Sede del set è un celebre e antico convitto, il Celana di Caprino Bergamasco, enorme struttura voluta nel 1579 da San Carlo Borromeo, attiva fino agli anni 80 come collegio maschile e femminile che poteva ospitare migliaia di studenti (tra loro il più noto Angelo Roncalli, il futuro Papa Giovanni XXIII). «Ormai quasi del tutto in disuso (a parte una zona divenuta istituto alberghiero), abbiamo però trovato tutto nelle condizioni in cui era stato lasciato: mobilio, spazi attrezzati, un incredibile Museo di Storia Naturale. Dietro ogni porta una sorpresa e un viaggio nel tempo», spiega Dago. «Fare un lavoro filologico non ci è stato difficile».
Per i ragazzi, selezionati in modo da avere uno spaccato geografico e sociale composito tra quanti si erano proposti (con l’avvallo e talora la spinta di genitori esasperati), è stato un salto indietro nel tempo che ha comportato cambiamenti anche traumatici: non solo l’obbligo ad abbandonare gli smartphone (nella prima puntata si vede il loro tentativo per aggirare l’imposizione), ma quello di adeguare ai tempi abbigliamento (tutti in divisa, e persino con la biancheria fornita dalla produzione e quindi «vintage»), pettinature (con conseguente passaggio dal barbiere), di rinunciare a piercing e trucco, cambiare regole di comportamento, studio, alimentazione, tempo libero. «Da una libertà quasi totale si sono trovati in un mondo fatto di regole».
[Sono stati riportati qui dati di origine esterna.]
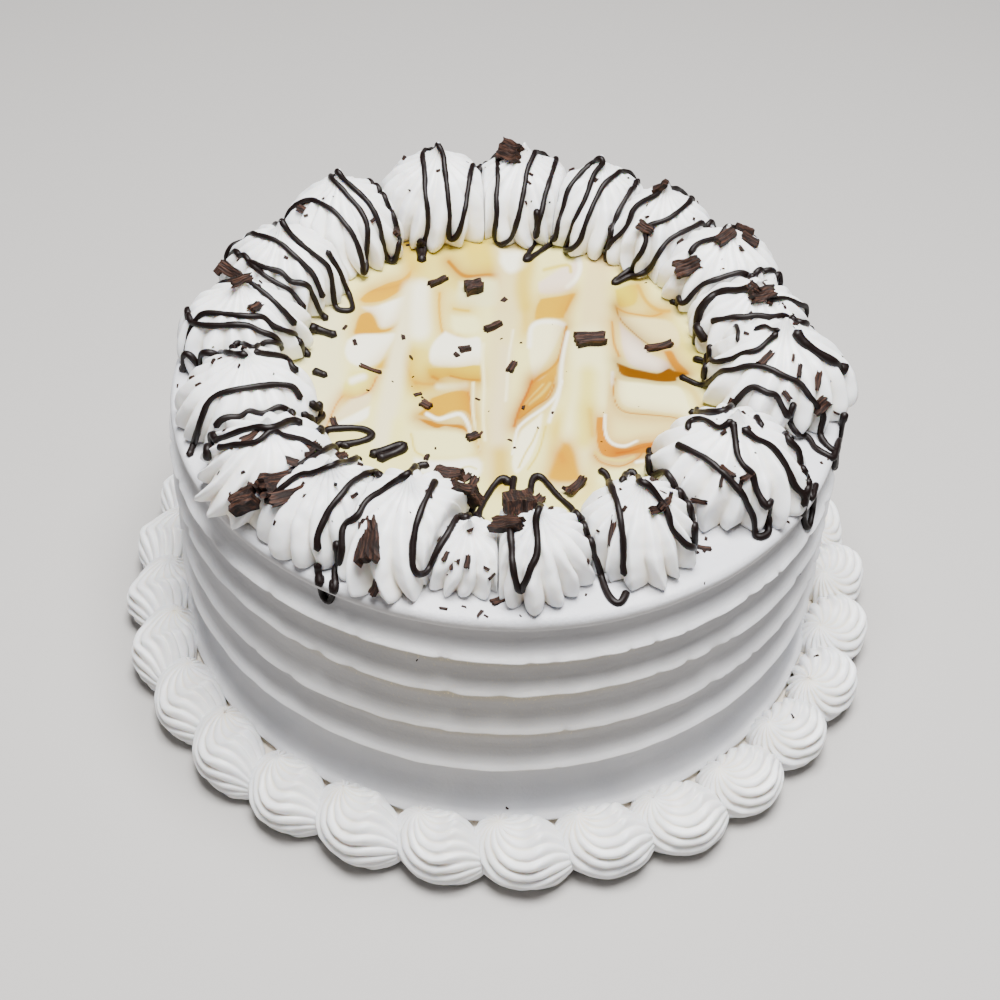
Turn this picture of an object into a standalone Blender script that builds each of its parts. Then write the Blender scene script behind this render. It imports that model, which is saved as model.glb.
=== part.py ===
"""Round iced cream cake with ribbed sides, a marbled glaze and a piped border.

Metres, +Z up. The origin is the centre of the cake's flat underside, and the
front of the cake faces -Y. Places round the cake are given as an azimuth in
degrees, from +X towards +Y, and a distance from the upright axis.
"""
import math
import random

import bmesh
import bpy
from mathutils import Matrix, Vector
from mathutils.kdtree import KDTree

MM = 0.001
GAP = 0.3 * MM
SHARP_ANGLE = math.radians(50)

# Cake body: the side is scraped into bands, each flaring out to a crisp lip
BODY_SIDES = 36
CAKE_TOP = 97.7 * MM
RIM_RADIUS = 104.6 * MM
RIM_ROUND = 2.6 * MM
NECK_RADIUS = 103.4 * MM
NECK_DEPTH = 6.2 * MM
LIP_RADIUS = 105.6 * MM
GROOVE_RADIUS = 102.8 * MM
LIP_UNDERCUT = 1.0 * MM
LIP_HEIGHTS = [82.5 * MM, 68.4 * MM, 52.0 * MM, 36.3 * MM, 12.0 * MM]
FOOT_RADIUS = 107.0 * MM
FOOT_TOP_RADIUS = 106.0 * MM
FOOT_HEIGHT = 8.0 * MM

# Marbled glaze: it fills a shallow well in the top of the cake
WELL_RADIUS = 80.0 * MM
WELL_DEPTH = 2.0 * MM

# Rosettes, in order round the cake: azimuth, distance from the axis,
# radius of the foot and height in millimetres, number of ridges
ROSETTES = [
    (-141.5, 86.5, 21.5, 27, 11),
    (-125.0, 85.0, 19.5, 26, 12),
    (-108.4, 82.0, 23.0, 27, 11),
    (-96.0, 85.0, 14.0, 19, 9),
    (-83.2, 84.5, 17.5, 25, 10),
    (-62.5, 83.0, 18.5, 26, 11),
    (-35.4, 80.5, 24.0, 29, 12),
    (-2.7, 83.0, 24.0, 29, 13),
    (17.3, 80.5, 21.0, 25, 11),
    (35.7, 85.5, 20.5, 26, 11),
    (54.2, 85.0, 20.0, 26, 11),
    (70.5, 85.0, 19.5, 26, 12),
    (88.0, 84.5, 20.0, 26, 11),
    (107.0, 84.5, 21.0, 27, 12),
    (130.3, 85.5, 21.0, 27, 11),
    (151.7, 83.5, 21.5, 26, 12),
    (173.8, 83.0, 21.5, 26, 12),
    (-162.5, 81.5, 21.5, 27, 13),
]
# Rosette outline, foot to tip: share of the height, share of the foot radius
ROSETTE_OUTLINE = [(0.0, 1.0), (0.44, 0.91), (0.70, 0.56), (0.89, 0.17)]
ROSETTE_GROOVE = 0.19
ROSETTE_GROOVE_AT_TIP = 0.1
ROSETTE_TWIST = math.radians(16)
ROSETTE_TURN = math.radians(40)
CONTACT_GAP = 0.25 * MM

# Shell border: domes piped one against the next round the foot of the cake
SHELL_COUNT = 29
SHELL_RING_RADIUS = 117.2 * MM
SHELL_HALF_DEPTH = 9.7 * MM
SHELL_HEIGHT = 20.5 * MM
SHELL_START_AZIMUTH = -84.7
SHELL_CRESTS = 5
SHELL_GROOVE = 0.13
# Shell sections along the piping: place from head to tail, share of full size
SHELL_SECTIONS = [(0.0, 0.58), (0.16, 0.92), (0.60, 1.0), (1.0, 0.60)]

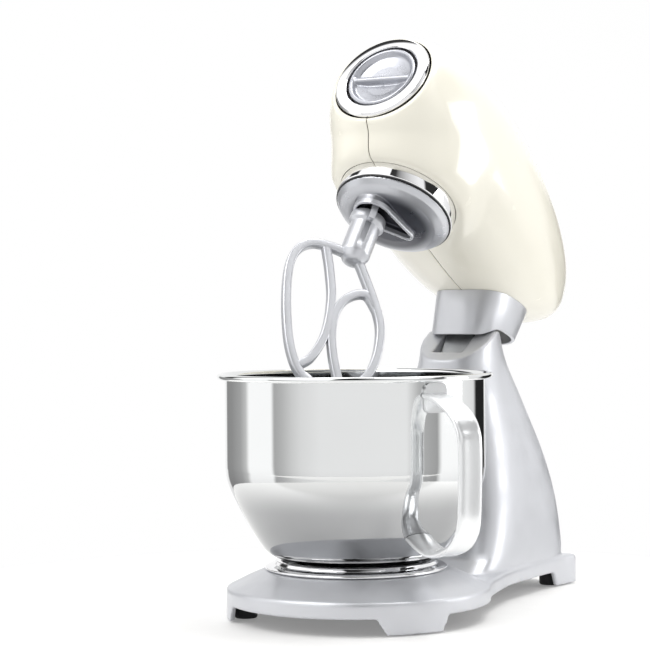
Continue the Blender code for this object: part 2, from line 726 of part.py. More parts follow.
def planet_disc(carrier):
    x, y = tool_centre()
    dome = [(0, -12.5), (20, -12), (34, -9.5), (44, -5), (49.2, 0.2), (46.5, 0.4), (46.5, 1.6), (0, 1.6)]
    disc = turned("planet_disc", dome, carrier, "satin_plastic", (0, 0, SEAM_Z), segments=36)
    lip = tube("socket_lip", 19, SOCKET_R, -18.5, -6, carrier, None, (x, y, SEAM_Z))
    join(disc, lip)
    cut(
        disc,
        rod("tool_bore", 7.8, -30, 10, carrier, None, (x, y, SEAM_Z)),
        rod("socket_recess", SOCKET_R, -30, -8, carrier, None, (x, y, SEAM_Z)),
        rod("drive_seat", 9.2, -2, 10, carrier, None, (0, 0, SEAM_Z)),
    )


def tool_shaft(tool):
    centre = (*tool_centre(), SEAM_Z)
    outline = gear_outline(PINION_TEETH, PINION_TEETH / 2, 1, centre, TOOL_ANGLE)
    rings = [[(x, y, SEAM_Z + up) for x, y in outline] for up in (2.6, 13)]
    pinion = solid("planet_pinion", rings, tool, "steel")
    cut(pinion, rod("pinion_bore", TOOL_SHAFT_R + GAP, -5, 20, tool, None, centre))
    pin_at = (*tool_centre(), SEAM_Z - PIN_DROP)
    shaft = rod("tool_shaft", TOOL_SHAFT_R, -40, 13.6, tool, "steel", centre)
    cut(shaft, rod("pin_hole", 2.3, -20, 20, tool, None, pin_at, BEATER_ACROSS, 16))
    rod("tool_drive_pin", 2, -9, 9, tool, "steel", pin_at, BEATER_ACROSS, 16)


def beater(tool):
    """Flat beater: a socket hub, and loops of flat bar in one plane through its axis."""
    centre = Vector((*tool_centre(), SEAM_Z))
    nose = [(0, HUB_END), (6, HUB_END + 1), (11, HUB_END + 6), (HUB_R, HUB_END + 13)]
    rim = [(HUB_R, -26), (15, -23.5), (15, TOOL_TOP), (0, TOOL_TOP)]
    hub = turned("beater", nose + rim, tool, "tool_coating", centre, segments=24)
    for k, points in enumerate(BEATER_BARS):
        spots = curve_through(points, 2 * len(points) - 1)
        path = [centre + BEATER_ALONG * s - Vector((0, 0, depth)) for s, depth in spots]
        join(hub, swept(f"beater_bar_{k}", path, BEATER_ACROSS, 3.6 - 0.17 * k, 4.4, tool, None, 2.6, 8))
    cut(
        hub,
        rod("beater_socket", TOOL_SHAFT_R + 0.4, -42, 0, tool, None, centre),
        block_at("bayonet_slot", centre, BEATER_ACROSS, 20, 2.5, -26, 0, tool),
    )


def block_at(name, centre, direction, half_long, half_wide, low, high, body):
    """A box on a vertical axis, turned so that its length runs along direction."""
    along = Vector(direction)
    side = Vector((-along.y, along.x, 0))
    outline = [along * (i * half_long) + side * (j * half_wide) for i, j in ((-1, -1), (1, -1), (1, 1), (-1, 1))]
    rings = [[Vector(centre) + p + Vector((0, 0, h)) for p in outline] for h in (low, high)]
    return solid(name, rings, body, None)


# ---------------------------------------------------------------- bowl


def bowl(body):
    bead = [(5.6, -1), (3, 0.6), (0.6, -0.4), (0, -2.4), (2, -4.4)]
    rim = [(RIM_R - inwards, RIM_Z + up) for inwards, up in bead]
    inner = [(r - BOWL_WALL, z + (0.4 if z > 100 else 1.3)) for r, z in reversed(BOWL)]
    floor_z = BOWL[-1][1]
    floor = [(0, floor_z - 0.6), (0, floor_z + 1.2)]
    turned("bowl", rim + list(BOWL) + floor + inner, body, "polished_steel", segments=40)


def bowl_foot(body):
    profile = [(60, 46.4), (64.5, 47.4), (66, 44.5), (SEAT_R - 1.5, SEAT_Z + 3), (SEAT_R, SEAT_Z + 1.5),
               (SEAT_R - 0.6, SEAT_Z + GAP), (60, SEAT_Z + GAP)]
    turned("bowl_foot", profile, body, "chrome", segments=36)


def bowl_handle(body):
    out = Vector((math.sin(HANDLE_ANGLE), -math.cos(HANDLE_ANGLE), 0))
    across = Vector((math.cos(HANDLE_ANGLE), math.sin(HANDLE_ANGLE), 0))
    route = [(105.2, 181), (118, 178), (136, 168), (HANDLE_R, 146), (HANDLE_R, 118), (145, 88), (131, 67),
             (110, 60), (93, 65), (79, 73)]
    path = [out * r + Vector((0, 0, z)) for r, z in curve_through(route, 22)]
    handle = swept("bowl_handle", path, across, 12.5, 3, body, "polished_steel", 3.5, 10)
    keep_out = [(0, 40)] + [(r + 0.4, z) for r, z in reversed(BOWL)] + [(BOWL[0][0] + 0.4, 200), (0, 200)]
    cut(handle, turned("bowl_space", keep_out, body, None, segments=40))


def centre_on_origin(root):
    """Moves the whole mixer so that its bounding box stands on the origin."""
    bpy.context.view_layer.update()
    graph = bpy.context.evaluated_depsgraph_get()
    spots = []
    for obj in bpy.data.objects:
        if obj.type == "MESH" and not obj.hide_render:
            ready = obj.evaluated_get(graph)
            spots += [ready.matrix_world @ v.co for v in ready.data.vertices]
    low = [min(p[k] for p in spots) for k in range(3)]
    high = [max(p[k] for p in spots) for k in range(3)]
    root.empty.location = (-(low[0] + high[0]) / 2, -(low[1] + high[1]) / 2, -low[2])


def main():
    clear_scene()
    root = Body("mixer", (0, 0, 0))
    stand = Body("stand", (0, 0, 0), root)
    head = Body("head", HINGE, root)
    head.empty.rotation_euler.x = -TILT
    carrier = Body("carrier", (0, 0, SEAM_Z), head)
    tool = Body("tool", (*tool_centre(), SEAM_Z), carrier)
    rotor = Body("rotor", (WORM_WHEEL_R + WORM_R + 0.6, 0, SEAM_Z + ROTOR_UP), head)
    lever = Body("lever", (0, LEVER_Y, SEAM_Z + 106), head)
    cap = Body("cap", (0, -78, SEAM_Z + NOSE_UP), head)
    button = Body("button", (0, 208, BUTTON_Z), root)
    bowl_body = Body("mixing_bowl", (0, 0, SEAT_Z), root)

    stand_casting(stand)
    base_cover(stand)
    feet(stand)
    bowl_lock_plate(stand)
    hinge(stand)
    cord_gland(stand)
    release(button, stand)
    head_shells(head)
    neck_collar(head)
    head_frame(head)
    nose(head, cap)
    planetary(head)
    gearbox(head, carrier, rotor)
    motor(head, rotor)
    speed_board(head)
    speed_lever(lever, head)
    planet_disc(carrier)
    tool_shaft(tool)
    beater(tool)
    bowl(bowl_body)
    bowl_foot(bowl_body)
    bowl_handle(bowl_body)
    centre_on_origin(root)


main()
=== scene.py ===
"""Looks of the tilt-head stand mixer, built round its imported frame.

Lengths are millimetres until a mesh is made. Head pieces are drawn in the head's own frame, from the centre
of the planetary seam: X across, Y towards the back, Z up through the head. Stand and bowl pieces are drawn
from the floor below the bowl's axis.
"""

import json
import math

import bmesh
import bpy
from mathutils import Matrix, Vector


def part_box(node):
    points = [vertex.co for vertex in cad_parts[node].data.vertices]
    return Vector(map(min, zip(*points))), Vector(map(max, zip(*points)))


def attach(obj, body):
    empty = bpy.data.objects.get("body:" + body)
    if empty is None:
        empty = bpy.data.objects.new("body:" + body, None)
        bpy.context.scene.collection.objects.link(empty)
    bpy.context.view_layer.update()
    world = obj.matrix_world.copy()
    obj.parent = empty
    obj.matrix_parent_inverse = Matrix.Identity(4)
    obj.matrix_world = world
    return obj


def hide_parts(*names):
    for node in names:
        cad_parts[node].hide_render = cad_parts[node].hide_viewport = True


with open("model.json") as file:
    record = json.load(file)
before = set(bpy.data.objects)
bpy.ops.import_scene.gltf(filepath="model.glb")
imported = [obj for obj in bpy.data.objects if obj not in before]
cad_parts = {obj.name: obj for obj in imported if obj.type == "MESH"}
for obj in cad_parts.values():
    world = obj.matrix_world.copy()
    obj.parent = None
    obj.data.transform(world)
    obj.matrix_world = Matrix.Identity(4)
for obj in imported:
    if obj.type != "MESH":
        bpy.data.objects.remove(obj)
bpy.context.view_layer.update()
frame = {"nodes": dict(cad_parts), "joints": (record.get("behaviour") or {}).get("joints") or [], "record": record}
JOINTS = {joint["name"]: joint for joint in frame["joints"]}
MM = 0.001


def head_matrix():
    up = Vector(JOINTS["carrier_turn"]["axis"]).normalized()
    back = Vector(JOINTS["rotor_turn"]["axis"]).normalized()
    turn = Matrix((back.cross(up), back, up)).transposed().to_4x4()
    return Matrix.Translation(JOINTS["carrier_turn"]["pos_m"]) @ turn @ Matrix.Scale(MM, 4)


BOWL_AT = Vector(JOINTS["bowl_turn"]["pos_m"])
STAND = Matrix.Translation((BOWL_AT.x, BOWL_AT.y, 0)) @ Matrix.Scale(MM, 4)
HEAD = head_matrix()
TOOL = HEAD.inverted() @ Vector(JOINTS["tool_spin"]["pos_m"])
HINGE = STAND.inverted() @ Vector(JOINTS["head_tilt"]["pos_m"])
LEVER = HEAD.inverted() @ Vector(JOINTS["speed_lever_swing"]["pos_m"])
BUTTON = STAND.inverted() @ Vector(JOINTS["button_press"]["pos_m"])

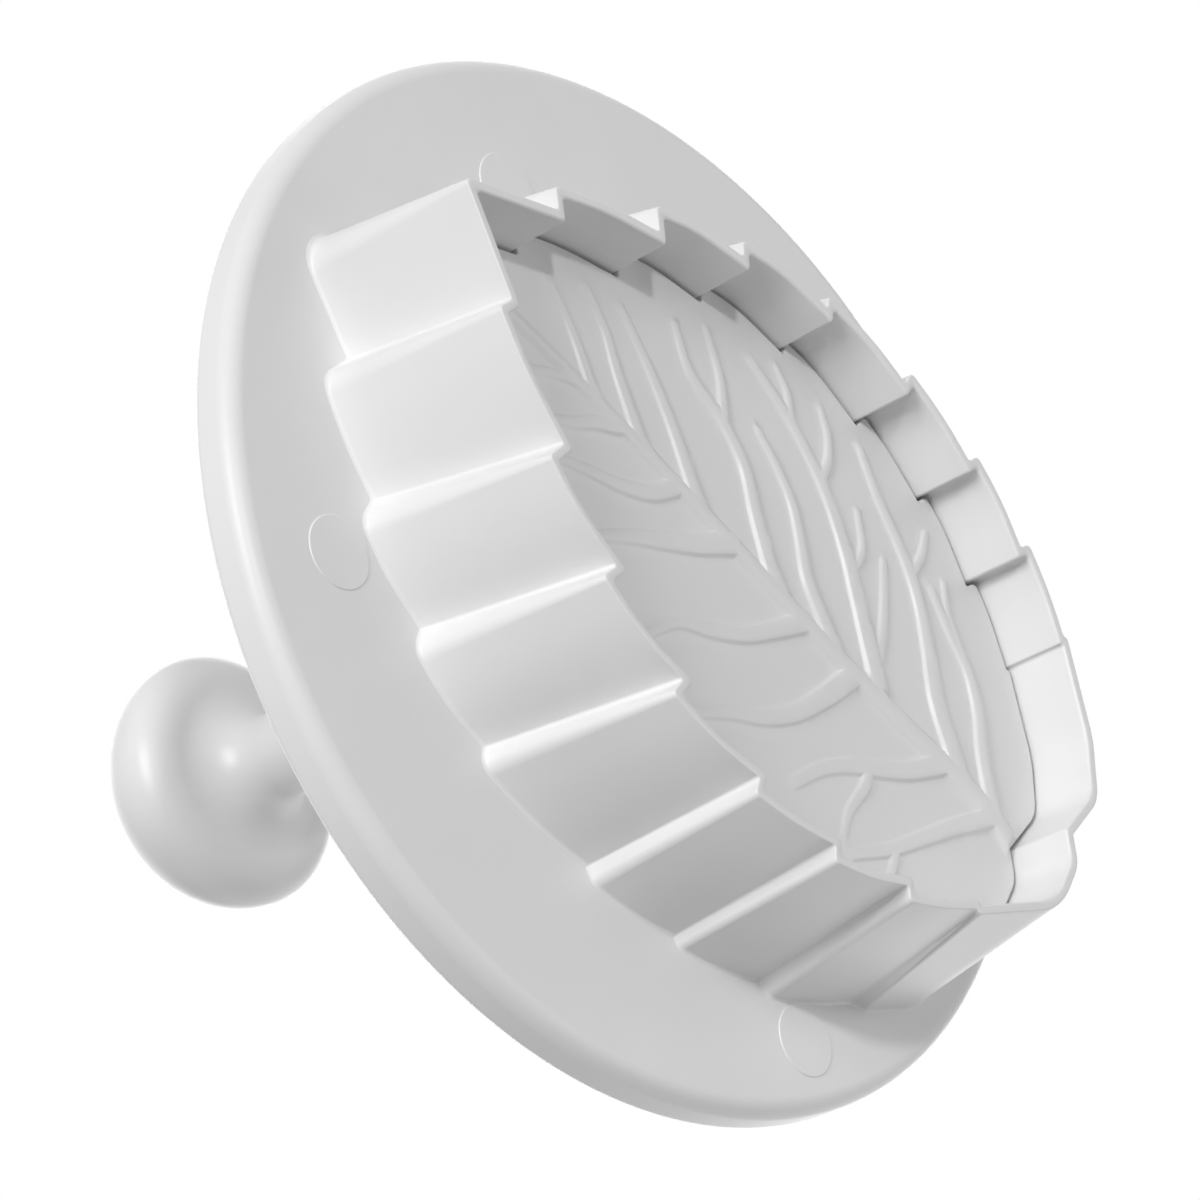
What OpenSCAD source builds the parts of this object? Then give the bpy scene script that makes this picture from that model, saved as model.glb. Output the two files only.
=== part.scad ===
// Plunger cutter: a serrated leaf cutter with a veined plate inside it. The knob presses the
// plate down to print the veins and push the cut leaf out, and a spring brings it back.
// The cutting edge lies on z = 0, the knob is at the top, and the plunger axis is the Z axis.
// Millimetres.

/* [Leaf] */
// Length of the leaf at the cutting edge, tip to base
leaf_len = 80; // [70:0.5:82]
// Width of the leaf at the cutting edge, over its teeth
leaf_w = 53; // [44:0.5:56]
// How far the leaf's midrib stands to the +X side of the plunger axis
leaf_shift = 4; // [0:0.5:6]
// Thickness of the wall at the cutting edge
edge_t = 0.85; // [0.6:0.05:1.2]
// Draft of the wall's outside towards the flange, as a share of the full spread
wall_draft = 1; // [0.6:0.05:1]
// Rounding of the teeth at the cutting edge
tooth_r = 0.5; // [0.3:0.1:1]

/* [Flange] */
// Diameter of the round flange
flange_d = 96; // [94:1:110]
// Height of the flange's front face above the cutting edge
flange_z = 17.8; // [14:0.1:22]
// Thickness of the flange
flange_t = 1.8; // [1.2:0.1:2.5]
// Height of the flange's turned-back rim, over the front face
rim_h = 4.35; // [3:0.05:6]
// Rounding between the flange's front face and its rim
rim_r = 1.6; // [0.8:0.1:1.6]

/* [Plate] */
// Depth of the plate's face inside the cutting edge
recess = 6; // [4:0.1:8]
// Thickness of the plate
plate_t = 2; // [1.4:0.1:3]
// Gap all round between the plate and the leaf's wall
plate_gap = 0.3; // [0.2:0.05:0.5]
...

Pur con i dovuti distinguo («C’è stato di tutto: rivolte, un’espulsione, uno sciopero delle lezioni»), alla fine i ragazzi si sono adeguati e abituati. «La cosa di cui più hanno sofferto forse maggiormente è stata la lontananza dalle famiglie: alcuni non si erano mai separati dai genitori. E infatti due non ce l’hanno fatta e si sono “ritirati”». Per il resto, sorpresa e curiosità l’hanno avuta vinta sulle difficoltà. Oltre alla «voglia di farcela».
Alla fine non solo hanno scoperto un modo diverso di rapportarsi tra loro, ma anche la forza della solidarietà e della comunità come non le avevano mai provate. «Une delle più “scapestrate” tra le ragazze ha definito l’esperimento come “l’esperienza più bella della mia vita”».
E il giorno dell’addio è stato accompagnato da lacrime e abbracci. «Certo, effetto della condizione di chi vive a stretto contatto e isolato dall’esterno per un periodo abbastanza lungo, ma anche del fatto che i ragazzi a quell’età vivono le proprie emozioni in modo più intenso e senza freni né filtri». Per quanto riguarda la presenza delle telecamere, «sono state ben presto dimenticate, quasi che una generazione abituata a riprendersi e farsi riprendere non vi prestasse più alcuna importanza».
«Gli adolescenti sono un cluster poco raccontato in tv: questo programma ci pare un bel modo per farlo. Ci aspettiamo che a vedere «Il collegio» ci siano i figli ma anche i loro genitori (e nonni), sperando così di avviare una discussione, un dialogo, tra presente e passato prossimo.», si è augurato il direttore di Rai2 Ilaria Dallatana, che ha definito il programma «in linea con il ruolo che dovrebbe avere il servizio pubblico».